Não me falem em amadurecimento neste caso. Amor é amor. Talvez a piaba não possa nadar tão bem como um dourado de 8 kg, mas ela nada com desenvoltura. Você e eu, como filhos de Deus, podemos não amar plenamente como Deus nos ama, mas amamos com uma porção da plenitude do seu amor derramado em nossos corações.


A religião tenta identificar sua espécie pela conduta externa, pela “santidade” de fachada, pelo conhecimento armazenado, enquanto o evangelho da graça revela o amor do alto como a identidade singular dos filhos de Deus. Jesus afirmou com precisão que os seus discípulos seriam identificados apenas pelo amor. Nisto conhecerão todos que sois meus discípulos: se tiverdes amor uns aos outros. João 13:35. Aqui não há vaidade, pois esse amor não é dele, foi derramado em seu novo ser.


A vida cristã autêntica começa com o Pai nos fazendo morrer com Cristo crucificado, para, em seguida, sermos substituídos pela vida de Cristo ressurrecto. Cristo em nós é a essência do evangelho e a consciência de que o amor do Pai se manifesta através de cada um de nós. Assim, ninguém pode se envaidecer desta vida doada imerecidamente.


Não há vaidade em quem é nada, embora, Aquele que viva nele seja o tudo. Nunca se ouviu falar de um morto vaidoso. A vida cristã dispensa o ego por causa da sua morte na cruz com Cristo, sendo substituído pela vida suficiente de Cristo na ressurreição.
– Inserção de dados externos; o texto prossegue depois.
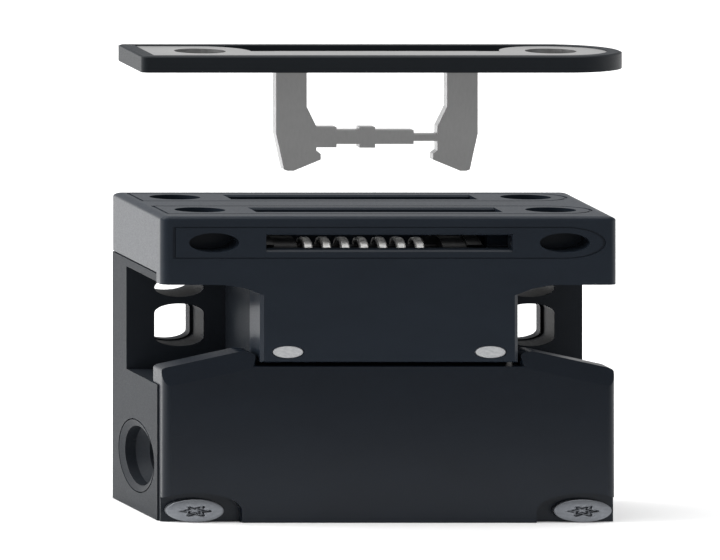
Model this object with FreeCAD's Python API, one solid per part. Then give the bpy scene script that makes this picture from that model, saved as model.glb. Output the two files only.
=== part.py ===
"""Tongue interlock switch: a moulded switch body with a key head, and its separate key.

Millimetres, +Z up, X across the front, Y from the front face (-Y) to the mounting face (+Y).
The origin is the middle of the base. The key is drawn pulled out, above the front slot
of the head, which is where its joint rests.
"""
import FreeCAD
import Part
import math
import os
from FreeCAD import Vector

# ---- switch body ----
BODY_W = 52.0
BODY_D = 30.0
HEAD_H = 17.0
WALL = 2.7
BACK_WALL = 3.0
SHELF_Z = 40.0
FLANGE_T = 9.0
NECK_W = 29.4
DECK_Z = 73.0
DECK_T = 2.7
PARTING_H = 0.45
PARTING_D = 0.4
EDGE_R = 0.8
SMALL_CHAMFER = 0.4
RUN_GAP = 0.05
SLIDE_GAP = 0.3
WIRE_SIDES = 4
RUNS_PER_TURN = 10
HIDDEN_SIDES = 12
# how far a cutter runs past a face, and a fused block runs into its neighbour
PAST = 1.0
BOSS_GAP = 0.1

# ---- mounting holes in the flange ----
HOLE_SPACING = 40.0
FIX_R = 2.8
UPPER_HOLE_Z = 64.0
SLOT_Z = 53.0
SLOT_LEN = 12.5
SLOT_STEP = 0.35
SLOT_STEP_D = 2.4

# ---- cable entries ----
ENTRY_Z = 16.0
THREAD_R = 7.25
THREAD_L = 9.0
MOUTH_R = 8.6
MOUTH_DEPTH = 1.2
RING_R = 10.7
RING_SLOPE = 0.35
RING_GROOVE_W = 0.35
RING_GROOVE_D = 0.5
ENTRY_BOSS_R = 10.6
MEMBRANE = 1.0
PILLAR_SIDE = 1.0
PILLAR_TOP = 1.9

# ---- front cover ----
COVER_T = 2.6
COVER_SIDE_GAP = 0.2
COVER_MID_Z = 45.9
SHOULDER_Z = 45.0
SHOULDER_R = 1.3
PEAK_Z = 51.0
PEAK_R = 1.3
RISER_X = 15.1
LIP_D = 6.0
COVER_EDGE_R = 1.0
BEVEL_H = 4.6
BEVEL_D = 1.3
SPIGOT_D = 1.4
SPIGOT_T = 1.2
SPIGOT_ROOT = 0.2
SEAL_W = 1.2
SEAL_D = 0.8
SEAL_EDGE = 0.7

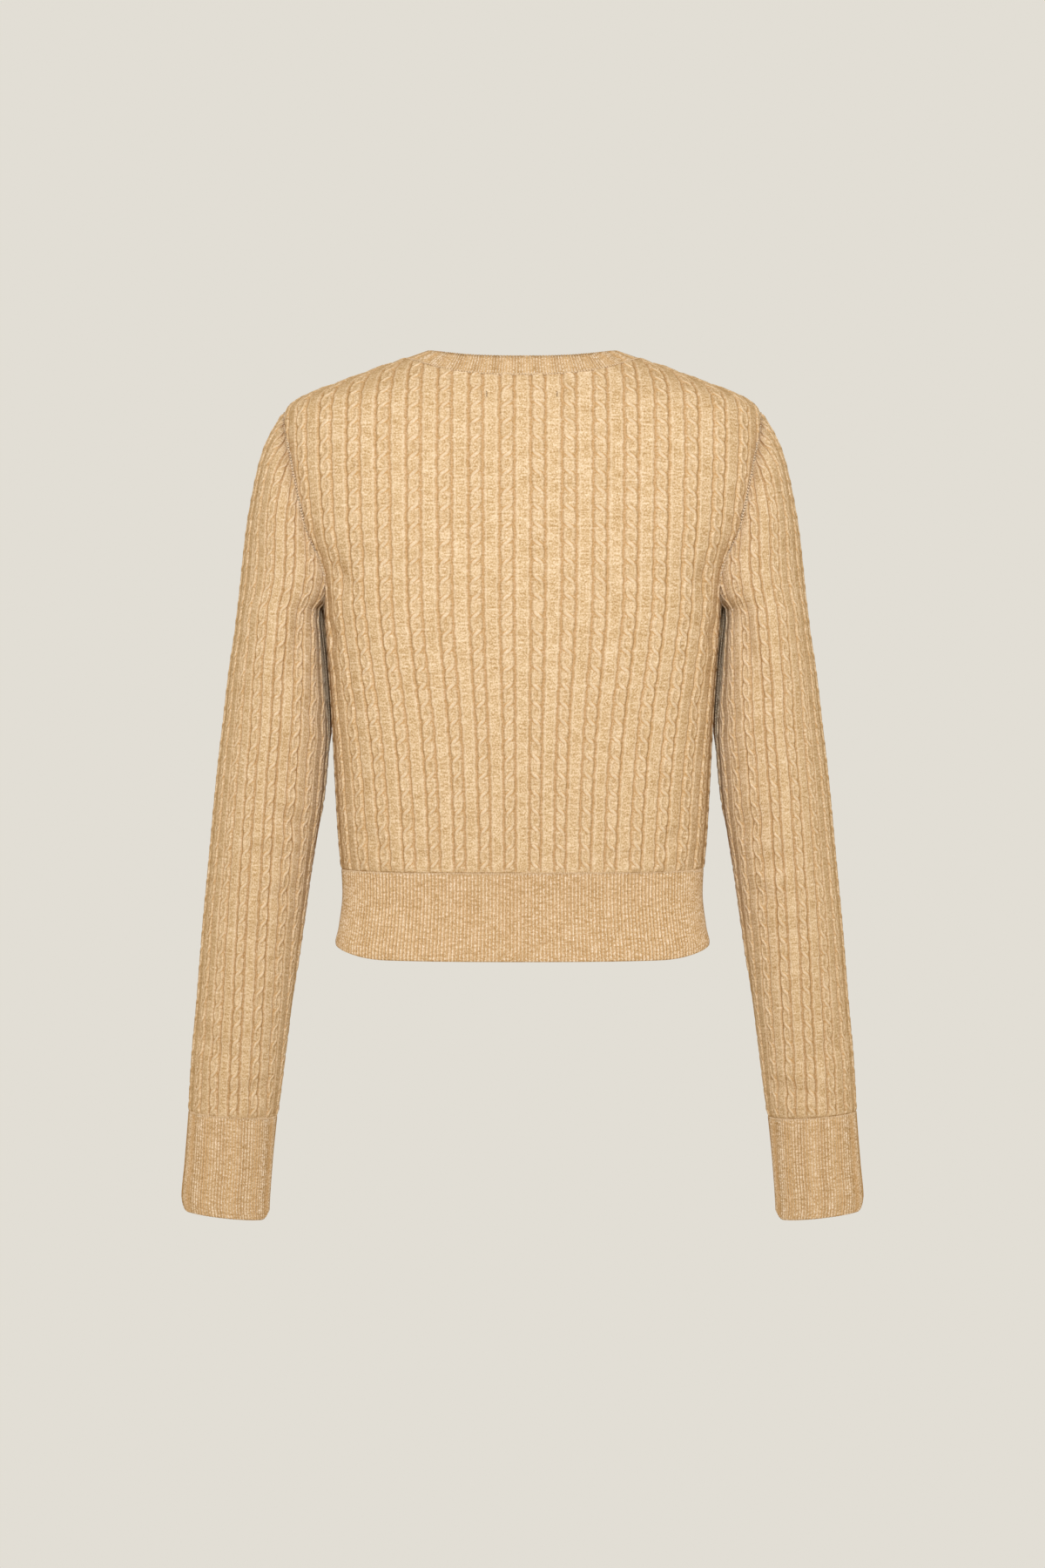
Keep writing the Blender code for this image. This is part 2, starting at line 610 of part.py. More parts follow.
def armhole_mitre(body, body_edge, sleeve, sleeve_edge):
    """Directions in which both walls of the armhole seam are cut, by height."""
    heights = np.linspace(ARMPIT_Z, SHOULDER_POINT_Z - 0.0003, 300)
    from_body = body.normal(np.interp(heights, *body_edge), heights)
    from_sleeve = sleeve.normal(np.interp(heights, *sleeve_edge), heights)
    shared = unit(from_body + from_sleeve)

    def toward(z, fallback):
        inside = (z > ARMPIT_Z + 0.0005) & (z < SHOULDER_POINT_Z)
        found = unit(np.stack([np.interp(z, heights, shared[:, k]) for k in range(3)], axis=1))
        return np.where(inside[:, None], found, fallback(z))

    return toward


def armhole_step(z):
    """Spacing of the points along the armhole, closer where it comes to the shoulder point."""
    return np.where(z > SHOULDER_POINT_Z - 0.012, STEP_AT_POINT, STEP_ARMHOLE)


def make_body_panels(back, front, sleeve, sleeve_edges):
    """The back and the two fronts, between their seams."""
    made = {}
    for side, skin in ((1, back), (-1, front)):
        heights, low, high = panel_edges(side)
        sleeve_edge = (sleeve_edges[0], sleeve_edges[2] if side > 0 else sleeve_edges[1])
        mitre = armhole_mitre(skin, (heights, high), sleeve, sleeve_edge)

        def high_mitre(z, mitre=mitre, skin=skin, heights=heights, high=high):
            def plain(at):
                normal = skin.normal(np.interp(at, heights, high), at)
                normal[:, 1] = 0
                return unit(normal)
            return mitre(z, plain)

        def low_mitre(z, skin=skin, heights=heights, low=low, side=side):
            normal = skin.normal(np.interp(z, heights, low), z)
            flat = z < (NECK_FRONT_Z if side < 0 else NECK_BACK_Z)
            normal[flat, 0] = 0
            return unit(normal)

        def step(which, z, side=side):
            if which == "low":
                seam = NECK_FRONT_Z if side < 0 else NECK_BACK_Z
                return np.where(z > seam - 0.002, STEP_NECK, STEP_CENTRE)
            above = np.where(z > SHOULDER_POINT_Z, STEP_SHOULDER, armhole_step(z))
            return np.where(z > ARMPIT_Z - 0.004, above, STEP_SIDE_SEAM)

        room = (high - low) * SHOULDER_REPEAT
        top = float(heights[np.nonzero(room > NARROWEST_PANEL_TOP)[0][-1]])
        outline = Outline(skin, heights, low, high, HEM_SEAM_Z + SEAM_GAP, top, step,
                          {"low": low_mitre, "high": high_mitre},
                          halved_below=NECK_BACK_Z - 0.0005 if side > 0 else None)
        cables = []
        for k in range(BODY_REPEATS + 1):
            cables += cable_columns(skin, k + 0.5, outline.bottom, outline.top)
        plain = [straight_column(skin, c, outline.bottom, outline.top)
                 for c in (1.5, 3.0, 4.5, 5.7, 6.5, 7.2, 7.9, 8.5, 9.2, 9.8)]
        made[side] = wall_mesh(outline, cables, plain)
    return made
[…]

Todo aquele que tenta viver a sua vida por conta própria, encontra-se ocupado numa ocupação oca. Mas aquele que foi substituído pela vida de Cristo tem o seu vazio interior ocupado por Aquele que é o significado de uma humanidade aceita no amor eterno.


 

 

Glória a Deus pela suficiência da graça e pela nossa aceitação furiosa no amor do Pai. Glória a Deus pela evaporação de qualquer vaidade nesse processo de identidade como filhos de Deus, sem a menor exigência de mérito. Glória a Deus porque podemos viver tranquilamente no descanso como aposentados pela suficiência de Cristo.